[EXERCISE AIM] Begin with the line containing "leg), leg_brown, 0.5)" and end with the line containing "in imported if"; set down that block verbatim and nothing else.

[INPUT DATA]
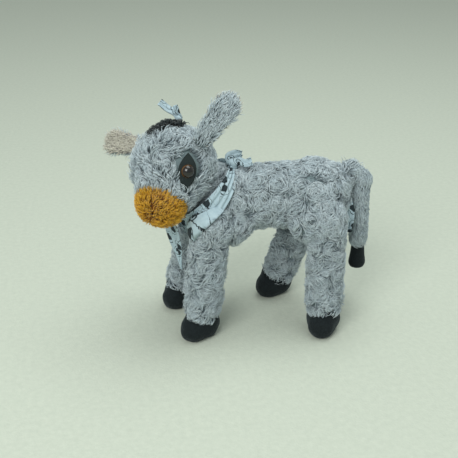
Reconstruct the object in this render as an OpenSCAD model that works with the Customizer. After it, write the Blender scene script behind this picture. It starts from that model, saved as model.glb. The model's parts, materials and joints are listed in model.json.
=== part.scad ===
// Plush toy donkey, standing, head turned to its left, with a printed cotton neck scarf.
// +Z is up, the nose end is towards -X and the donkey's left side is towards -Y.
// The origin is on the ground, under the middle of the toy's bounding box.

/* [Body] */
// Height of the body tube's centre line above the ground
body_z = 147; // [135:1:160]
// Radius of the body tube at the shoulders, over the pile
chest_r = 35; // [32:0.5:38]
// Radius of the body tube at the rump, over the pile
rump_r = 36; // [33:0.5:39]
// Thickness of the plush, backing and pile together
plush_t = 3; // [2:0.5:4]

/* [Legs] */
// Position of the front legs' swing axis along the body
shoulder_x = -38.5; // [-42:0.5:-35]
// Distance between the front and the hind legs' swing axes
leg_spacing = 125; // [115:1:135]
// Height of the swing axes above the ground
hip_z = 131; // [122:1:136]
// Distance of a leg's centre from the middle plane at the swing axis
hip_y = 37; // [37:0.5:42]
// Radius of a leg at the swing axis
thigh_r = 20; // [17:0.5:20]
// Radius of a leg just above its hoof
ankle_r = 18.5; // [15:0.5:19]
// Radius of a hoof
hoof_r = 19; // [16:0.5:20]
// Height of a hoof's centre above the ground
hoof_z = 15; // [12:0.5:17]
// Height of the seam between plush leg and velour hoof
hoof_seam_z = 25; // [21:0.5:30]

/* [Neck and head] */
// Radius of the soft neck's round end, over the pile
neck_r = 29; // [26:0.5:31]
// Radius of the skull
skull_r = 42; // [39:0.5:44]
// Radius of the snout at its end
snout_r = 25; // [22:0.5:28]
// Distance from the skull's centre to the snout's centre
snout_len = 45; // [40:1:50]
// Turn of the face from straight ahead towards the donkey's left
face_yaw = 60; // [45:1:70]
// Tilt of the face downwards
face_pitch = 36; // [25:1:45]
// Tilt of the face sideways, left side up
face_roll = 16; // [0:1:25]
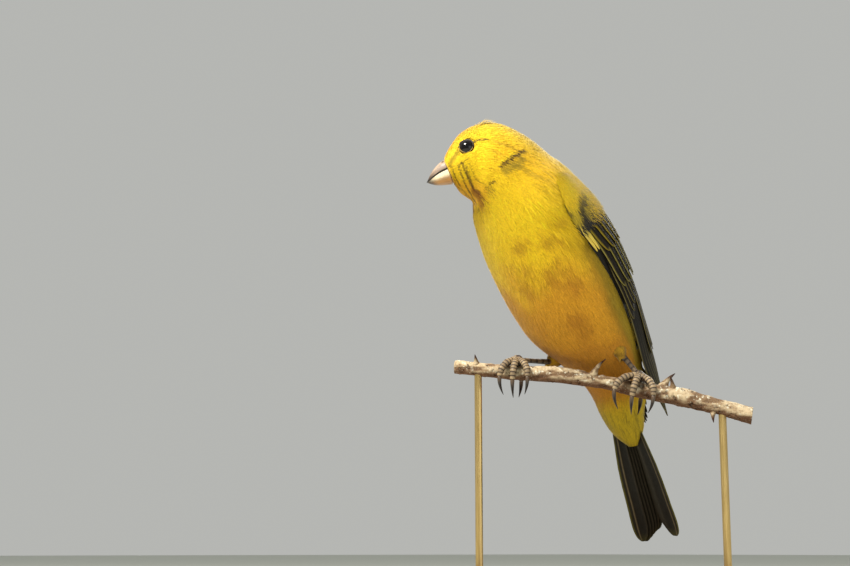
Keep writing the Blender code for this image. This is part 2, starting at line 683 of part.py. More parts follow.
def wrap_point(along, turn, clear):
    """A point round the branch: turn from its top toward its front, clear of the bark by this much."""
    forward, up, front = branch_axes(along)
    out = math.cos(turn) * up + math.sin(turn) * front
    return branch_axis(along) + (branch_radius(along) + clear) * out


def thigh(name, side, leg):
    """The feathered thigh, cut to the body with the gap."""
    hip, ankle = np.array(leg["hip"]), np.array(leg["ankle"])
    path = hip + (ankle - hip) * np.linspace(-0.75, 1, 8)[:, None]
    solid = tube(name, path, [0.5, 2.0, 2.9, 3.3, 3.2, 2.7, 2.0, 1.2], 12, (0.3, 1.0, 0.2))
    body = flesh("cutter", "chest", "covert_end", GAP, 0.0)
    return apply_boolean(solid, [body, shank("cutter", leg, GAP)], "DIFFERENCE", "MANIFOLD")


def shank(name, leg, grow=0.0):
    """The bare shank from the thigh into the pad of the foot, or the cutter for its socket."""
    ankle = np.array(leg["ankle"])
    foot = wrap_point(leg["foot_along"], 0.0, PAD_HEIGHT - SHANK_DEPTH)
    line = unit(foot - ankle)
    path = np.linspace(ankle + line * (GAP - 2 * grow), foot + line * grow, 4)
    return tube(name, path, SHANK_RADIUS * np.array([1.15, 1.0, 1.0, 1.0]) + grow, 10)


def toe_path(leg, toe):
    """The middle of a toe from the pad round the branch to its claw."""
    spread, start, end = TOES[toe]
    share = np.linspace(0, 1, len(TOE_SWELLS))
    places = leg["foot_along"] + leg["spread"] * spread * np.sin(share * math.pi / 2)
    turns = np.radians(start + (end - start) * share)
    heights = GAP + 1.08 * TOE_RADIUS + TOE_LIFT * share**2
    return np.array([wrap_point(*place) for place in zip(places, turns, heights)])


def foot(name, leg):
    """Four toes that close round the branch from a pad on its top, with a socket for the shank."""
    along = leg["foot_along"]
    middle = (GAP + PAD_HEIGHT) / 2
    pad = ball(name, wrap_point(along, 0.0, middle), (1.5, 1.5, middle - GAP), np.array(branch_axes(along))[[0, 2, 1]])
    toes = []
    for toe in TOES:
        toes.append(tube("toe", toe_path(leg, toe), TOE_RADIUS * np.array(TOE_SWELLS), 8))
    apply_boolean(pad, toes, "UNION", "MANIFOLD")
    return apply_boolean(pad, [shank("cutter", leg, GAP)], "DIFFERENCE", "MANIFOLD")


def claw(name, leg, toe):
    """A claw that goes on from a toe's end and curves down."""
    path = toe_path(leg, toe)
    tip, heading = path[-1], unit(path[-1] - path[-2])
    share = np.linspace(0, 1, 6)[:, None]
    way = unit(heading + CLAW_DROOP * np.array([0.0, 0.0, -1.0]))
    forward, _, front = branch_axes(leg["foot_along"])
    inward = -math.copysign(CLAW_HOOK, TOES[toe][2]) * front
    bend = inward - CLAW_LEAN * leg["spread"] * TOES[toe][0] * forward
    curve = tip + heading * GAP + CLAW_LENGTH * (share * way + share**2 * bend)
    return tube(name, curve, CLAW_RADIUS * (1 - 0.85 * share[:, 0] ** 1.5), 7, forward)


def build():
    for obj in list(bpy.data.objects):
        bpy.data.objects.remove(obj)
    yellow = (0.75, 0.52, 0.03)
    dark_feather = (0.09, 0.08, 0.03)
    horn = (0.62, 0.48, 0.40)
    leg_brown = (0.10, 0.06, 0.05)
    bark = (0.30, 0.24, 0.18)
    walnut = (0.16, 0.08, 0.04)
    brass = (0.75, 0.55, 0.25)
    finish(head("head"), yellow, 0.8)
    finish(flesh("neck", HEAD_END, NECK_END), yellow, 0.8)
    finish(flesh("torso", NECK_END, TORSO_END), yellow, 0.8)
    finish(tail("tail"), dark_feather, 0.75)
    finish(upper_bill("bill_upper"), horn, 0.4)
    finish(mandible("bill_lower", GONYS), horn, 0.4)
    for side_name, side in (("left", 1), ("right", -1)):
        leg = LEGS[side_name]
        eye = ball("eye_" + side_name, eye_centre(side), [EYE_RADIUS] * 3, eye_axes(side), 10, 18)
        finish(eye, (0.01, 0.008, 0.006), 0.05)
        finish(wing("wing_" + side_name, side), dark_feather, 0.75)
        finish(thigh("thigh_" + side_name, side, leg), yellow, 0.8)
        finish(shank("shank_" + side_name, leg), leg_brown, 0.5)
        finish(foot("foot_" + side_name, leg), leg_brown, 0.55)
        for toe in TOES:
            finish(claw(f"claw_{side_name}_{toe}", leg, toe), leg_brown, 0.3)
    finish(branch("branch"), bark, 0.85)
    finish(disc("stand_base"), walnut, 0.35)
    for index, place in enumerate(ROD_PLACES):
        finish(rod(f"stand_rod_{index + 1}", place), brass, 0.3, 1.0)


build()
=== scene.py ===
# %% [markdown]
# This lesson dresses a museum model of a yellow canary that grips a cut length of thorny branch. The solids
# of the frame already hold the true sizes. Here one skin covers the flesh, thousands of small solid
# feathers lie over it, and the wings, tail, bill, eyes, feet, bark and stand get their own shapes and
# finishes.

import math

import bpy
import numpy as np
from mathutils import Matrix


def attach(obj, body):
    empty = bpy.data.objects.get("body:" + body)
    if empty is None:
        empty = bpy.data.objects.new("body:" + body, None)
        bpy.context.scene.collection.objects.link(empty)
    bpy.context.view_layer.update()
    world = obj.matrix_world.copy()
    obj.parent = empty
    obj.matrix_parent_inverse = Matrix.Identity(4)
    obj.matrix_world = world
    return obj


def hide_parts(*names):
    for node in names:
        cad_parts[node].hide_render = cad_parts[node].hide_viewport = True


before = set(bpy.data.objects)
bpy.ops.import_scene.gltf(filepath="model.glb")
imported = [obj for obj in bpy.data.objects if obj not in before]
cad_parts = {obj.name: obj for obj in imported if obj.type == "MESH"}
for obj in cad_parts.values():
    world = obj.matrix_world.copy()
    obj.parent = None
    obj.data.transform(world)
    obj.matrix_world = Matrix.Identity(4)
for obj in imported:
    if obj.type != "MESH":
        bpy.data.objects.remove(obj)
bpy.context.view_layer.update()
print("nodes in the frame:", len(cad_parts))

# %% [markdown]
# All places are worked out in millimetres from the point of the branch's axis under the middle of the bird,
# as its maker measured them, and each mesh is moved to the frame's metres when it is made. Curves are read
# with a Catmull-Rom spline, so that few chosen numbers give a smooth shape.

# %% Numbers and smooth readings
MM = 0.001
GAP = 0.3
TO_FRAME = np.array([-7.9, -3.4, 57.0])
IMAGE_SIZE = (850, 566)
DRAW = np.random.default_rng(7)


def unit(vectors):
    """Vectors divided by their lengths."""
    vectors = np.asarray(vectors, float)
    return vectors / np.linalg.norm(vectors, axis=-1, keepdims=True)


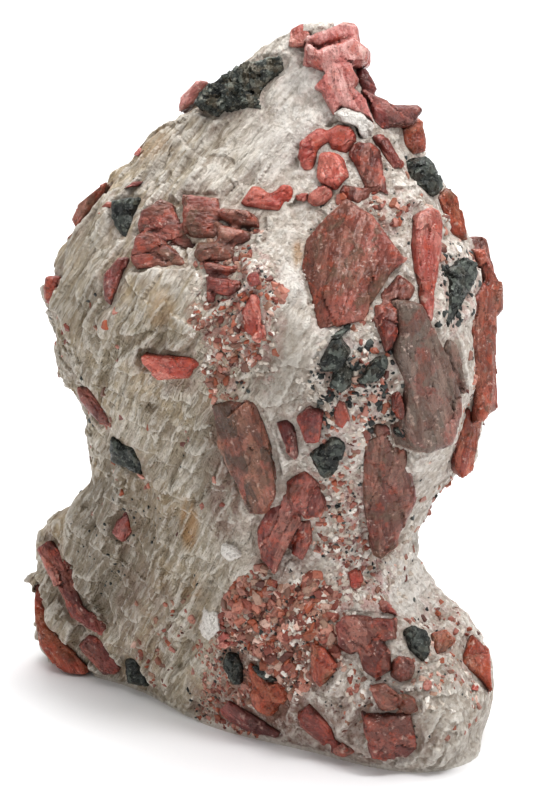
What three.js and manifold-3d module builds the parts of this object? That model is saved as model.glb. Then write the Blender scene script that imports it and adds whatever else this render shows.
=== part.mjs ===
// A rough rhodonite specimen: red and pink rhodonite crystals and black franklinite grains, set in a broken
// block of grey and white calcite that stands on its flat broken foot.
//
// The frame is in millimetres: +Z up, +X to the right and +Y away as the stone is seen from its front, with
// the origin under the middle of the stone on the surface that it stands on.
import * as THREE from "three";
import Module from "manifold-3d";

const wasm = await Module();
wasm.setup();

// Driving dimensions of the calcite
const SEGMENTS = 36; // mesh steps round the calcite
const RINGS = 28; // mesh steps up the calcite
const STEP_SCATTER = 0.45; // how far the mesh steps are moved about, as a share of a step
const LUMP_HEIGHT = 1.5; // broad swellings
const LUMP_SPAN = 17;
const PIT_HEIGHT = 0.8; // smaller pits and knobs
const PIT_SPAN = 7;
const LEDGE_SHARE = 0.5; // how far the surface is drawn onto the ledges
const LEDGE_STEPS = [5.5, 4.5, 8]; // spacing of the ledges along the three cleavage directions
const BACK_LEDGE_STEPS = [13, 11, 15]; // spacing of the broader breaks at the back
const BACK_START = 8; // how far back they begin, and over what length they reach their full height
const BACK_BLEND = 12;
const FOOT_BLEND = 5; // height over which the relief fades in above the foot
const TIP_BLEND = 7; // height over which it fades out below the tip

// Driving dimensions of the crystals
const GAP = 0.3; // air between a crystal and the socket that it sits in
const SOCKET_REACH = 7; // how far a socket's cut runs out in front of its crystal
const FOOT_CLEARANCE = 0.6; // lowest level of any crystal
const PROUD = 1.1; // height of a crystal's face over the calcite around it
const DEPTH = 5; // how deep a crystal runs inward from its face
const BEVEL = 0.7; // width of the broken edge round a face
const FACING = 0.35; // how far a face turns from the calcite's slope toward its view
const PROBE_SHARES = [0, 0.45, 0.85]; // where a seat is probed, as shares of the way out to its outline
const FEWEST_HITS = 5; // probes that must meet the calcite to seat a crystal
const LONGEST_PULL = 8; // how far in toward the middle the calcite is looked for
const FLARE = 0.6; // how much wider the crystals of a group are at their roots
const SHARPEST_REACH = 1.2; // limit of an offset at a sharp corner, against the offset itself
const SHORTEST_EDGE = 0.15; // share of its length that an edge keeps in an offset outline
const SMALLEST_OFFSET = 0.05;
const SMALLEST_WHOLE = 0.95; // least share of a crystal's volume that is one body
const FACET_CUT = 40; // size of the block that cuts a facet
const ABOVE_ALL = 200; // size of a block that is larger than the stone

// The stone is drawn from views that rise 18 degrees over the level and look at its mid height. A position
// in a view is across and up in millimetres, and VIEW_CENTRE is the one that the view looks at.
const VIEW_RISE = 18;
const VIEW_DISTANCE = 650;
const VIEW_TARGET = new THREE.Vector3(0, 0, 66.5);
const VIEW_CENTRE = [0, 74.4];

// Normals of the three cleavage planes of the calcite
const CLEAVAGE = [
  new THREE.Vector3(0.8, -0.35, -0.49).normalize(),
  new THREE.Vector3(-0.45, -0.8, 0.4).normalize(),
  new THREE.Vector3(0.25, -0.15, 0.95).normalize(),
];

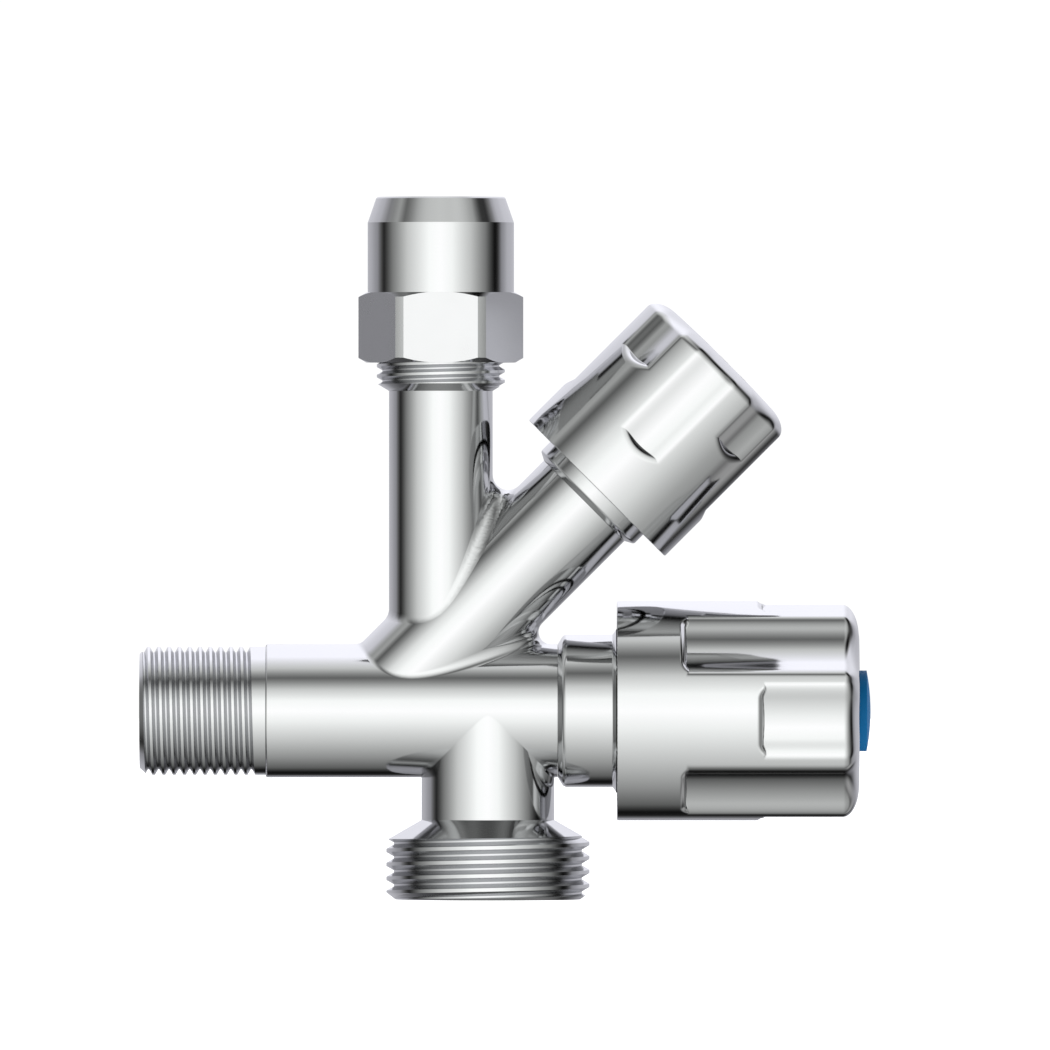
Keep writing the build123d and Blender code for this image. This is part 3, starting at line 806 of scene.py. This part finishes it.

[CORRECT ANSWER]
        finish(shank("shank_" + side_name, leg), leg_brown, 0.5)
        finish(foot("foot_" + side_name, leg), leg_brown, 0.55)
        for toe in TOES:
            finish(claw(f"claw_{side_name}_{toe}", leg, toe), leg_brown, 0.3)
    finish(branch("branch"), bark, 0.85)
    finish(disc("stand_base"), walnut, 0.35)
    for index, place in enumerate(ROD_PLACES):
        finish(rod(f"stand_rod_{index + 1}", place), brass, 0.3, 1.0)


build()
=== scene.py ===
# %% [markdown]
# This lesson dresses a museum model of a yellow canary that grips a cut length of thorny branch. The solids
# of the frame already hold the true sizes. Here one skin covers the flesh, thousands of small solid
# feathers lie over it, and the wings, tail, bill, eyes, feet, bark and stand get their own shapes and
# finishes.

import math

import bpy
import numpy as np
from mathutils import Matrix


def attach(obj, body):
    empty = bpy.data.objects.get("body:" + body)
    if empty is None:
        empty = bpy.data.objects.new("body:" + body, None)
        bpy.context.scene.collection.objects.link(empty)
    bpy.context.view_layer.update()
    world = obj.matrix_world.copy()
    obj.parent = empty
    obj.matrix_parent_inverse = Matrix.Identity(4)
    obj.matrix_world = world
    return obj


def hide_parts(*names):
    for node in names:
        cad_parts[node].hide_render = cad_parts[node].hide_viewport = True


before = set(bpy.data.objects)
bpy.ops.import_scene.gltf(filepath="model.glb")
imported = [obj for obj in bpy.data.objects if obj not in before]
cad_parts = {obj.name: obj for obj in imported if obj.type == "MESH"}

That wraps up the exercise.